There is a great simplified version of this story called the $100 pen pyramid http://www.mlmmyth.org/the-100-pen-pyramid-scheme/. While I recommend reading the couple of paragraphs here is an even shorter summation of the story. Someone starts with a bunch of pens they make and charge $100 each. They don't sell. They then reach out to people and say if you buy 10 of my pens I will give you part of your money back. If you get others to also buy 10 pens I will give you part of what they spend plus what you spend. After a bunch of people join, they run out of steam and the last group that joined can't get anyone below them and lose thousands of dollars. Needless to say nobody really wanted to spend 1,000's of dollars on pens but they bought them because they could make money off of teaching others to buy the pens.

This is still a pyramid, there is a product, and this is not a sustainable business model. This story, similar to Amway's story, reveals that it is not about the product, but rather forming a line of recruitment below you, and not be stuck as the last one holding the pens.

Joecool said...

You're right. Upline takes credit if and when someone succeeds but failure is the IBO's fault. Eve those who put forth tremendous effort will be told they didn't do things "just right".

Joecool said...

Good analogy. The only reason Amway and other MLMs are still going is because new people turn 18 and become adults each day. If not, the model would completely saturate and collapse.

Unknown said...

At least people from cross lines can blame other uplines when an individual fails in Amway. They would say, you probably didn't have a good sponsor and that's why you didn't understand how to succeed in the business...I got told this 20x right after I stopped goofing around at their FED. I never heard an upline take responsibility for their own downline. They are pros at passing the blame and edifying themselves.

Joecool said...

Sadly, the brainwashed downline don't see it. That uplines want the adulation for any good that comes but any bad is passed downline. I still see many IBOs who comment that it was their own fault for failure or that they didn't work hard enough.

The upline has never been held accountable.

Anonymous said...

It's more than just up-line needing to be held accountable. The ENTIRE AMWAY PLAN is the problem!

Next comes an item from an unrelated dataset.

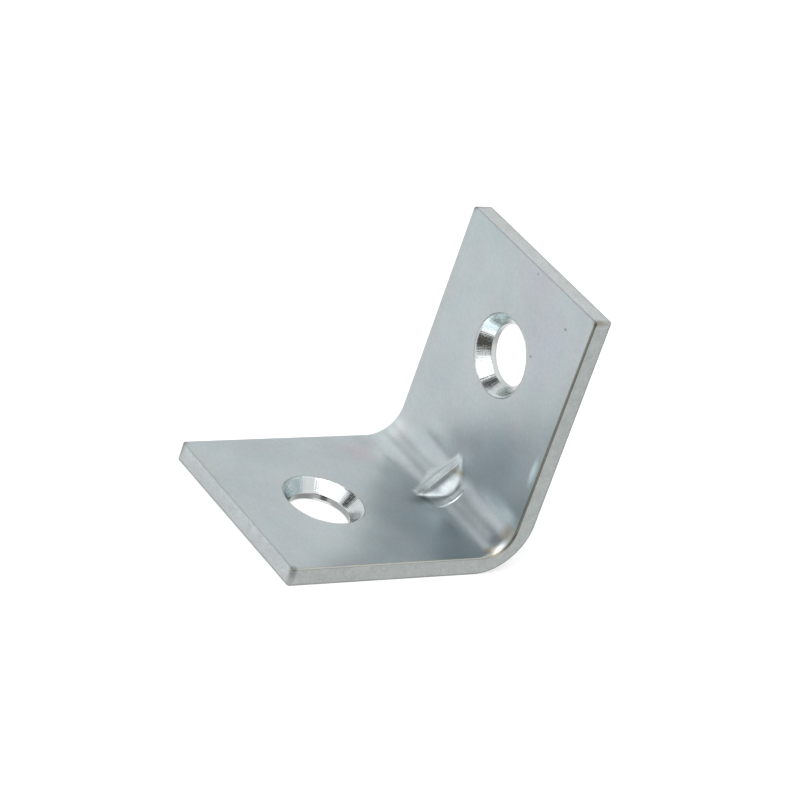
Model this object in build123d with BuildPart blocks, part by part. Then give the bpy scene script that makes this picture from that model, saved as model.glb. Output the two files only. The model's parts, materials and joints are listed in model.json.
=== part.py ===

I'm prepared to admit that there could be honest, ethical, and helpful up-line people who do their level best to aid and encourage their down-line IBOs. Not everyone involved in Amway is personally evil. But that doesn't justify the Amway system itself, which is rotten to the core. There were kind and humane slave owners, but slavery is still a bad institution.

Anonymous said...

Just the fact that you are discouraged from "crosslining" is enough of a reason to see the scam....if where all in the same business with the same goals and wanting the same outcome why would I not associate with others in said "business"?More sketchy behaviour!

Joecool said...

Right. The plan and the system of Amway is flawed and designed for a few to succeed and for most to make nothing or lose. Look at the 6-4-2 plan. It's 79 IBOs with one platinum. The rest lose money if they are dedicated to the cds and functions.

Joecool said...

Yes, in normal business conventions, you are able to freely talk to others and exchange ideas. In Amway ou are breaking the upline rules. In reality they don't want IBOs to discover that they are all losing money on the system. They want that on the down low.

Anonymous said...

It's a very typical cult tactic. Don't let your members compare notes on what is happening. They just might find out something that you don't want them to find out.

Joecool said...

That's why some people call Amway a cult.